Note that when people post garbage into a form that is supposed to upload as utf8 data, the server will see \x{fffd} characters (replacement characters, which are what you get when you try to treat a string as utf8, and it happens to contain a byte or byte sequence that violates the conditions for utf8 encoding). So you might want to watch out for that in particular.

I think it would be a waste of time to generate tons of "random character sequences" (e.g. randomly juxtaposing characters from different alphabets, syllabaries, sets of symbols, ideographs, etc), because it'll trigger all sorts of trouble that would (almost) never happen in the wild. (Update: what I mean is: displays will do weird stuff as a result, and the weirdness will be unrelated to whether your code is doing the right thing; meanwhile, you won't have tested for the more important issue of intelligibility.)

Replies are listed 'Best First'.
Re^2: How to generate random sequence of UTF-8 characters
by ted.byers (Monk) on Dec 21, 2012 at 06:42 UTC

    Thanks for this. You're right. I am not actually too too worried about the data we already have, as it is all latin1. So, you're right in that converting it all to utf-8 is trivial. My concern is the increasing tendency for the company to internationalize, so it is just a matter of time before we start getting characters that are not valid latin1. I had thought that until I got my database converted, I might handle it by converting the utf-8 data into something that could be stored in a latin1 database, and convert that back to utf-8 when it is to be displayed subsequently (a temporary procedure until I finish converting my database - but I suppose use of that might only make the transition harder in terms of having all the data in utf-8 eventually as the encoded data would have to be unencoded).

    On the one hand, I have to change some of our forms to utf-8 encoding, because, to reduce data entry errors, I have to use the locales packages to display countries and smaller administrative units in chained dropdown boxes, and these do not display correctly unless the web page is utf-8. On the other hand, some of the data comes from a feed from another company, and they are entirely utf-8. A colleague of mine, dealing with the same feed, delt with it by determining what utf-8 character, which was not a valid latin1 character, was found in the feed at a given time, and he used that info to construct a regex to filter out utf-8 characters that could not be accomodated in his latin1 database. Obviously, I find his approach distasteful at best because it discards data, and the user can never see exactly what he had originally entered; and his code grew increasingly ugly as it accumulated dozens of lines applying one regex filter after another. In both cases, occurance of a utf-8 character that is not a valid latin1 character causes the SQL that inserts it into the db to fail, and that in turn leads to hours of work to determine precisely what data didn't make it into the DB, and to 'edit' the data so it could be inserted into the DB in some form.

    I want to do the opposite of what my colleague did, and just convert the whole thing, eventually, to utf-8, so that the db holds, and the app displays, the data exactly as entered.

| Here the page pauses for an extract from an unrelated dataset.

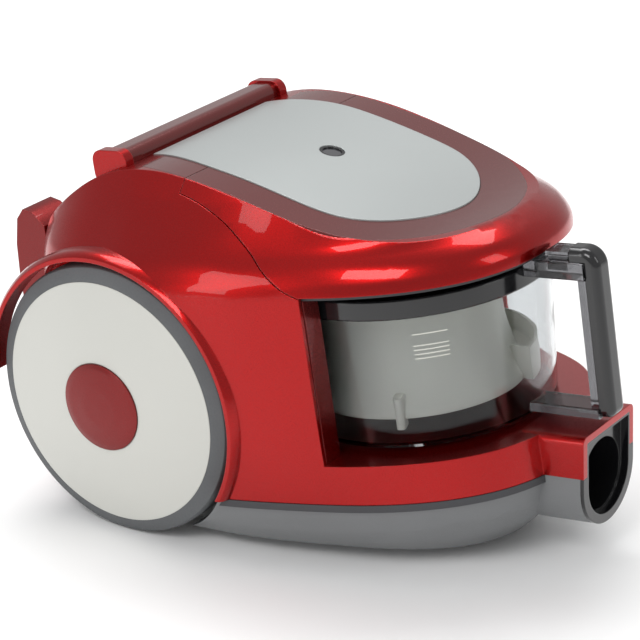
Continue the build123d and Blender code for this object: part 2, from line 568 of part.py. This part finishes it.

    Now this raises a question as to a) how do I determine the range of acceptable utf-8 characters you speak of (and express that in code), and b) how do I do I express such a constraint in my documentation, so that integrators that code to my API know to use only characters in the acceptable range? I'd also have to put something on my web-forms to indicate to the user to not bother entering characters outside the acceptable range; but how do I do that in a way that is readily understood by most users? The last thing I want to happen is either that my code dies a nasty death because someone entered data I can't handle or that a user enters such data and gets either no result or gibberish back. It is better that the user knows ahead of time just not to bother entering certain sets of characters. I suppose if the 'filter' you speak of can be used within Data::FormValidator,JavaScript::DataFormValidator could use the same rule to prevent the users of my forms from entering data I can't handle. But I'd still have to document the constraint for the users of my API.

    Thanks

    Ted

      In terms of determining the "acceptability" of posted data, your primary (and perhaps only) concern should be to protect against input that could cause damage or that isn't parsable as utf8. So the common protections against using untrusted data in sensitive operations, together with checks for "\x{fffd}" ought to suffice in terms of technical validation.

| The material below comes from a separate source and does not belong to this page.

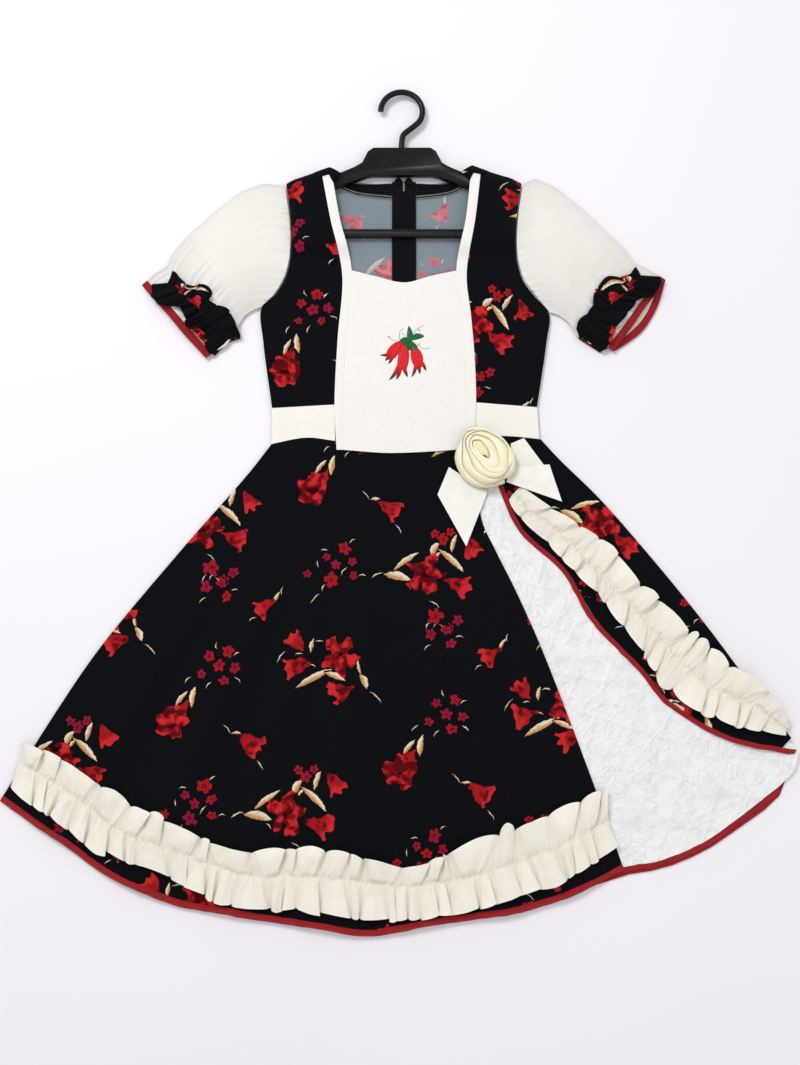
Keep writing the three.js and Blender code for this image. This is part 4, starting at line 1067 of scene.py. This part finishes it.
def across_sleeve(side, sign, top, foot, bow, q):
    seam = SEAMS[side]
    chord = lerp(seam.at(0.0), seam.at(1.0), q[:, None])
    spot = lerp(top, foot, q[:, None]) + bow[:, None] * (seam.at(q) - chord)
    reach = foot - top
    length = np.linalg.norm(reach, axis=1)
    return spot, sign * turned(reach) / length[:, None]


def sleeve_folds(place, q, seed):
    """Gathers at the cap and at the elastic, and long soft folds between them."""
    waver = 0.6 * np.sin(9 * q + seed) + 0.35 * np.sin(23 * q + 2 * seed)
    cap = 1.25 * np.sin(2 * math.pi * (15 * q + waver) + 0.5 * place) * np.exp(-place / 1.1)
    cuff = 1.1 * np.sin(2 * math.pi * (12 * q - waver)) * smooth((place - 3.1) / 1.6)
    long = 1.2 * ripple(place * 26, q * 150, 62, seed) * smooth(place / 1.2)
    return (cap + cuff + long) * np.sin(math.pi * np.clip(q, 0, 1)) ** 0.4


def round_tube(u):
    """Where a point round the tube lies across it, and whether it is on the upper face."""
    over = u < 0.5
    part = np.where(over, u * 2, 2 - u * 2)
    return (1 - np.cos(math.pi * part)) / 2, over


def sleeve_tube(name, side, sign, rows, finish, stands_for, down, seed, folds=True, wall=1.0):
    first, last = rows

    def shape(u, v):
        q, over = round_tube(u)
        place = lerp(first, last, v)
        top, foot, bow, high, lift, under = section_at(side, np.minimum(place, LAST_ROW))
        spot, out = across_sleeve(side, sign, top, foot, bow, q)
        beyond = np.maximum(0, place - LAST_ROW) * BINDING
        if first >= LAST_ROW:
            beyond = beyond + 0.9 * ripple(q * 110, 0 * q, 46, seed) * np.sin(math.pi * q)
        middle = 3.0
        dome = np.sin(math.pi * q) ** 0.62
        rise = lift + middle + (high - middle) * dome
        if folds:
            rise = rise + sleeve_folds(place, q, seed)
        sink = lift + middle * (1 - smooth(np.minimum(q, 1 - q) / 0.05))
        slack = np.where(over, 0, under * np.sin(math.pi * q))
        x, y = (spot + out * (beyond + slack)[:, None]).T
        return np.stack([x, y, np.where(over, np.maximum(rise, sink + 1.6), sink)], -1)

    piece = grid(name, 180, down, shape, cloth=lambda u, v: np.stack([u * 420, v * 190], -1), ring=True)
    dress(piece, finish, stands_for, wall=wall)
    return piece


for side, sign in SIDES:
    sleeve = sleeve_tube(f"sleeve_{side}_cloth", side, sign, (0, LAST_ROW), CREAM,
                         [f"sleeve_{side}"], 70, 5 + sign)
    cut_cloth(sleeve, size=(0.40, 0.22))
    cuff = sleeve_tube(f"cuff_{side}_roll", side, sign, (LAST_ROW + 0.02, LAST_ROW + 1), RED_BIAS,
                       [f"cuff_binding_{side}"], 5, 9, folds=False, wall=0.8)
    cut_cloth(cuff, size=(0.27, 0.014))

# %% [markdown]
# Over the elastic each sleeve wears a ruffle of the print: a band shirred along its middle, so that both its
# edges stand off in big lobes. It is a ring, pressed flat as the sleeve is. Its upper face is drawn between
# three lines of the plan, the edge towards the shoulder, the shirring, and the edge towards the hand, and
# folds as the other ruffles do. Its lower face lies flat under the sleeve.

# %% The printed frills
FRILLS = {
    "left": [
        [[-281, 333], [-268, 313], [-255, 307], [-248, 311], [-236, 305], [-231, 296], [-236, 288], [-227, 283],
         [-213, 278], [-204, 264], [-198, 252], [-189, 245]],
        [[-289, 314], [-263, 294], [-240, 272], [-224, 255], [-213, 237]],
        [[-315, 311], [-301, 286], [-288, 280], [-273, 279], [-265, 268], [-262, 254], [-250, 245], [-241, 235],
         [-234, 213]]],
    "right": [
        [[291, 337], [283, 321], [270, 319], [259, 319], [249, 310], [240, 298], [238, 285], [230, 273],
         [221, 264], [215, 246]],
        [[300, 325], [284, 304], [263, 288], [252, 270], [243, 252], [232, 234]],
        [[327, 321], [318, 302], [308, 292], [297, 290], [286, 279], [278, 268], [268, 257], [262, 243],
         [253, 220]]],
}


def frill(side, seed):
    chance = np.random.default_rng(seed)
    rows = [fold_row(chance, count) for count in (8, 9)]
    inner, shirr, outer = (Edge(marks) for marks in FRILLS[side])

    def shape(u, v):
        q, over = round_tube(u)
        side_of = 2 * v - 1
        loose = np.abs(side_of) ** 1.2
        above, below = (in_folds(row, q, loose) for row in rows)
        along, push, stand, lobe, out, _ = (np.where(side_of < 0, a, b) for a, b in zip(above, below))
        inside = np.sin(math.pi * q)
        along = np.where(over, np.clip(along, 0, 1), q)
        rim = lerp(outer.at(along), inner.at(along), (side_of < 0)[:, None])
        round_off = lerp(0.7, 1, smooth(inside / 0.3))
        swell = np.where(over, 0.10 * (lobe ** 0.5 - 0.75) + 0.04 * out, -0.05)
        reach = loose * round_off * (1 + swell * loose * inside ** 0.3)
        spot = lerp(shirr.at(along), rim, reach[:, None])
        spot = spot + (4.0 * push * loose * over * inside ** 0.5)[:, None] * shirr.heading(along)
        x, y = spot.T
        puff = 5.0 * stand * smooth(loose / 0.25) + 1.2 * np.exp(-((loose / 0.25) ** 2)) * np.abs(np.sin(60 * q))
        edge = inside ** 0.4
        rise = 3.0 + 8.4 * edge + puff * lerp(0.25, 1, edge)
        return np.stack([x, y, np.where(over, rise, 0.5 + 0.5 * (1 - loose))], -1)

    piece = grid(f"frill_{side}_cloth", 400, 30, shape, cloth=lambda u, v: np.stack([u * 460, v * 78], -1), ring=True)
    dress(piece, FRILL_PRINT, [f"sleeve_frill_{side}"], wall=0.7)
    cut_cloth(piece, size=(0.40, 0.075))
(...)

      If you're trying to collect content from users who might be trying to spoof your forms just for the fun of loading your database with noise, you can't solve that just by limiting the range of characters available for submission. You'll have belabored your code, and people will still be able to post garbage (so long as they stay within the prescribed set of characters).

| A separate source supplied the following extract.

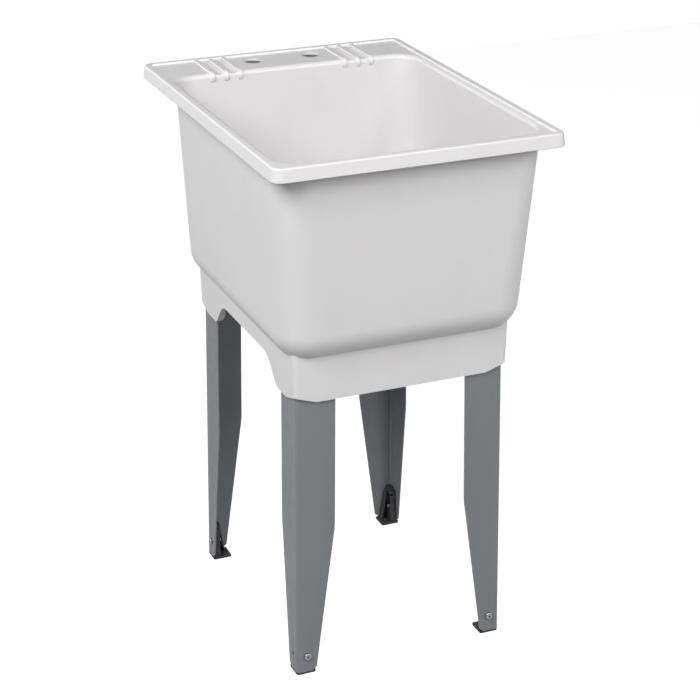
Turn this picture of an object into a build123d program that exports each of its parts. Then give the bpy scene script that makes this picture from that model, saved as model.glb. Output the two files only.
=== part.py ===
from build123d import *
import os
from math import asin, cos, radians, sin, tan

# A free-standing laundry sink. A one-piece moulded tub (bowl, rim, tap ledge and skirt)
# stands on four pressed-steel legs, each with a levelling foot clamped by one screw.
# Millimetres. The origin is on the floor under the middle of the rim, +Z is up and the
# tap ledge is at +Y. An inset is always measured towards the inside of the tub.

# ---------------------------------------------------------------- rim
rim_width = 458.0        # over the lip, left to right
rim_depth = 612.0        # over the lip, front to back
rim_height = 860.0       # floor to the top of the bead
rim_corner = 18.0
lip_height = 20.7
lip_flare = 3.0          # the lip leans out by this much on its way down
wall = 4.0               # moulded wall of the whole tub
bead_width = 10.0        # raised bead round the rim
bead_rise = 3.0
bead_flank = 1.1         # sideways run of the bead's inner side
bead_inner_edge = 1.0
top_edge = 3.0           # rounding of the lip's top edge
bottom_edge = 1.2
mouth_radius = 7.0       # rounding where the ledge turns down into the bowl

# ---------------------------------------------------------------- bowl
side_overhang = 18.5     # lip edge to bowl wall, at the bottom of the lip
front_overhang = 25.0
back_overhang = 94.0     # leaves the tap ledge
side_draft = 2.4         # degrees
front_draft = 4.4
back_draft = 0.6
bowl_depth = 319.0       # ledge to the bowl's floor
bowl_corner = 44.0       # upright corners at the bottom of the lip, outside
bowl_corner_growth = 0.035   # added radius per millimetre further down
bowl_bottom_radius = 50.0

# ---------------------------------------------------------------- tap ledge
tap_hole = 31.75
tap_pitch = 101.6
tap_from_back = 45.0     # lip edge to the line of the tap holes
ridge_count = 3          # drainage ridges on each side of the taps
ridge_pitch = 23.5
ridge_group_x = 114.5    # middle of a group, from the middle of the rim
ridge_width = 8.5
ridge_rise = 2.6
ridge_root = 1.5         # the ridge starts this far inside the wall
ridge_round = 2.2
ridge_tail = 0.5         # straight run down the bowl wall
ridge_fade_radius = 7.0      # then it sinks into the wall along this arc
ridge_fade_angle = 44.0
channel_radius = 8.75    # scalloped channel between two ridges
channel_back_depth = 0.6
channel_front_depth = 3.4
pad_thickness = 3.0      # thicker ledge under the channels
pad_depth = 50.0
pad_width = 58.0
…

      If your users are limited to the set of people actually trying to do something productive with your service, you should be able to trust them to use just the characters that make sense to them - even if you don't know the full range of characters that they might find useful for a given form submission. If it's valid utf8, and you're just going to store it safely in a table, there's nothing more for you to worry about. You probably should make it easy for them to confirm that the content can make the trip back to them intact, so they can be confident that you got the data that they intended to send.

      If a given input field is supposed to contain just digits, you can still check for digits in utf8 strings usind  m/^\d+$/ regardless whether those digits are in the ASCII range, the "full width" range often used in combination with Chinese characters, the Arabic range, or whatever. Likewise for letters (\pL), diacritic marks (\pM), punctuation (\pP) and other such character classes. If you need to enforce "language consistency" - e.g. when users go to a Russian form, you should expect them to post only Russian characters in some fields - there are classes for that too (e.g. "\p{Cyrillic}" - perlunicode and perlre have more info on character class operators for ut8-aware regexes.)

      So, just like when you only had to worry about Latin1, the expected content (and/or use) of particular input field is what determines the conditions you test for in validation. The basic strategy is the same when the encoding is utf8 - you just have a larger range of predefined character classes to work with (and a more nuanced interpretation of the classes you've already been using).